Avoid companies that don’t support good engineering practices. If this is your friend’s first engineering position, please understand your friend is at a disadvantage for being persuasive about good engineering practices. If your friend knows what good practices are and can’t convince the business to adopt them, your friend should move on.

The key for your friend is finding a gig that values that friend’s craft and the standards and practices of that craft. Software engineering is a diverse field, so it’s quite possible people in different areas of the field are going to have different definitions. But, I’ll assert the following:

  • Everyone, individually, needs to be the most passionate advocate for their own career
  • Everyone, individually, needs to stay abreast of what is going on in their chosen field
  • Everyone, individually, needs to practice the skills that will help get them to where they want to go
  • A company, or at worst, a hiring manager, should understand why they are hiring a developer and how that developer’s practices contribute to the value the developer brings to the company.

Further, developers understanding the following things have a definite advantage over developers who do not:

  • Pair programming
  • Continuous Integration
  • The Gang of Four Design Patterns (even if you aren’t working in Java or C)
  • Behavior or Test Driven Development
  • Software deployment methodologies

This is beyond just having knowledge of languages and algorithms. It’s knowing and understanding how our peer group works.
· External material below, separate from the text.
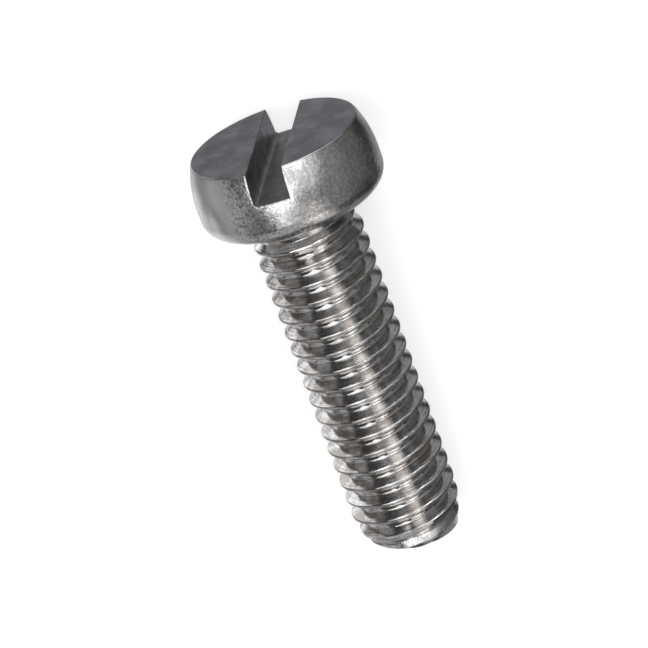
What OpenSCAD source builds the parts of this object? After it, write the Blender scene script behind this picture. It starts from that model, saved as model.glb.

Now, your friend? What might you tell this friend, in terms of improving their situation? There are two books I recommend starting with to kickstart thinking through software development practices and career development. They are, The Pragmatic Programmer by Dave Thomas and Andy Hunt and The Passionate Programmer by Chad Fowler. They are my go-to “kickstart someone’s career” books.

Above all else, your friend has to value their work and their skills to match well with an employer who respects what they bring to the table and what supports those skills. The same goes for you, too.